In the beginning, there was fire.
At least in my family. Or my memory of my family.
There was an oilfield in Minnesota. It was Fugate family's property in the early 1930s. It may be a depression for everybody else, but not for the Fugates, nope, because the Fugates had property and the Fugates have talent and brains and the Fugates have oil.
In my mind's eye, I see all All the bigass, moneyed, priveleged, Godblessed Fugates are strutting around on that moneygiving oil-spurting property. My Grandfather. His brother. Their wives. They're having a family picnic and celebrating all that privelege. Someone may even have wanted to take a photograph. Had them all cluster in together...

And some idiotasshole lights a cigarette.

The fire roars out like some bluewhite living thing, a hellspawn caricature of the Holy Ghost, and in microseconds the Fugates standing around are transfigured into writhing, screaming things on the ground like redmeat screaming illustrations from Grey's Anatomy.

My Grandfather is a tough Scots-Irish sonofabitch and it takes him a day and a half to die. He could've escaped unharmed. But he ran back into the fire to pull his sister out. And had third degree burns over 90% of his body.
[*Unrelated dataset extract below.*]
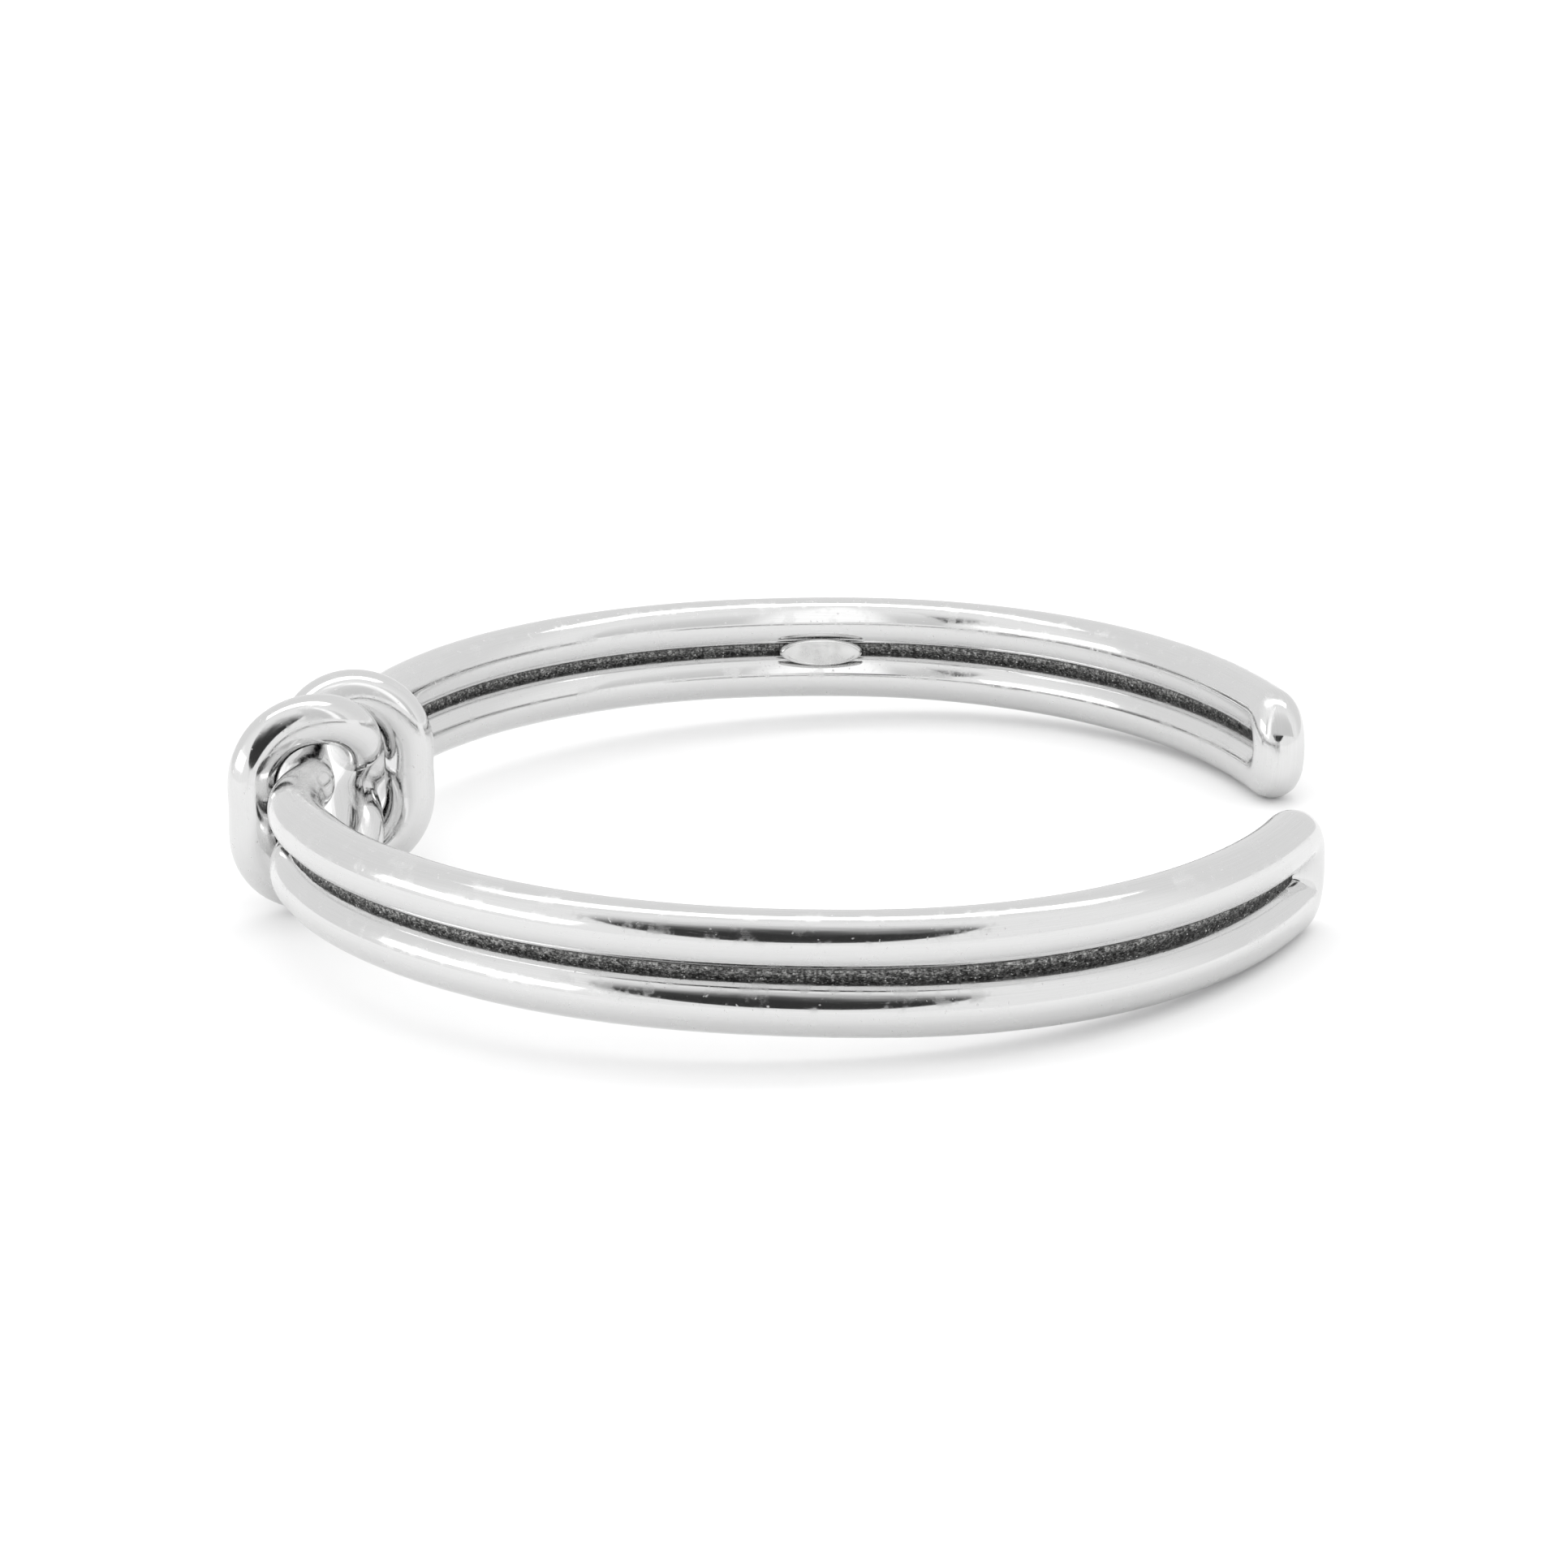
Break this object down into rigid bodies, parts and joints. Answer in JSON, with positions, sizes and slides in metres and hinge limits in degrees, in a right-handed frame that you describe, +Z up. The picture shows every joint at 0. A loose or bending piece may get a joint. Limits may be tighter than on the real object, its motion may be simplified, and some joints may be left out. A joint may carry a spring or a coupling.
{
  "type": "open cuff bracelet",
  "caption": "Open cuff bracelet of two interlocked double-wire links joined by a reef knot, with an opening for the wrist.",
  "frame": {"origin": "under the middle of the box, at the height of the knot's lowest bend", "axes": "+X from the knot to the opening, +Y from the front link to the back link, +Z up; the cuff's plane is level"},
  "size_m": [0.0534, 0.0594, 0.0107],
  "materials": {
    "back_link": "polished silver",
    "front_link": "polished silver",
    "back_web": "rough oxidised silver",
    "front_web": "rough oxidised silver",
    "oval_plate": "polished silver"
  },
  "bodies": {
    "back": {"back_link": "back_link", "back_web": "back_web", "oval_plate": "oval_plate"},
    "front": {"front_link": "front_link", "front_web": "front_web"}
  },
  "joints": [
    {"name": "knot_rock", "type": "hinge", "parent": "back", "child": "front", "pos_m": [-0.02217, 0, 0.00535], "axis": [0, 0, 1], "range_deg": [-2.5, 2.5]}
  ]
}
My Great Aunt (Marion McLanahan) sees her Father, Mother, Uncle and various other relatives killed before her eyes. She is only 7 years old. Something about the horror of that sight fixes her at the age of 7 for the rest of her life. No matter how old she gets, she will always be 7 years old.
I know all this from my father's stories, the ones he told me when I was a little kid. Somewhere along the line, he stopped telling me stories and started telling me lectures His stories were fascinating. His lectures were boring as hell.
In my second year of college, I realized I had the great American novel on my hands. If I could just get those stories down on paper. But he wouldn't tell them anymore. I'd ask about grandmother louise's pony. He'd tell me that women were nest builders, I had to start thinking about my career, the world didn't give a shit about my goddamn creative talents, it's root hog or die, baby, root hog or die. How do you like them apples?
I'd get the lecture of the day. A massive assault on the sorry ass false onsxiousness he'd spotted in my skull. An exhortation that people were rotten and materialistic and the world would bust my balls and kill my pride if I didn't have money, property and a career--sound ground to stand on that'd allow me to tell the bastards "Kiss my ass."
But I'd persist and try to trick him into telling me fragments. I hit on the clever strategy of stuffing a tape recorder down the front of my jeans. Not the leak modern numbers. The bell and howell cassette recorder they'd bought me in 1968. Huge mother fucker. Half the time he'd notice it. "You sorry little shit. Did you stuff a goddamn taper corer down your pants. But I'd keep at it.
Tell me about the time Uncle Marion beat up the bully picking on Aunt Jo.
How you wanted to rig a pulley in the church, swoop down with robes and fake wings like you were angels, and steal the election plate.
The contrasts in the depression who'd come in the Hotel restaurant with a dead roach in a baby food jar-- and hide it under the food so they would have to pay.
Tell me Dad. Tell me.
90% of the time, he'd zero in like a secret missile on the theme of a root hog or die attitude in a psoriasis world.
Like Tristam Shandy. He never told the cock and bull story. He'd always veer off. A digression. A point he wanted to make.
But I kept trying.

July 19, 1930


Victims in Michigan Disaster Sprayed With Flames.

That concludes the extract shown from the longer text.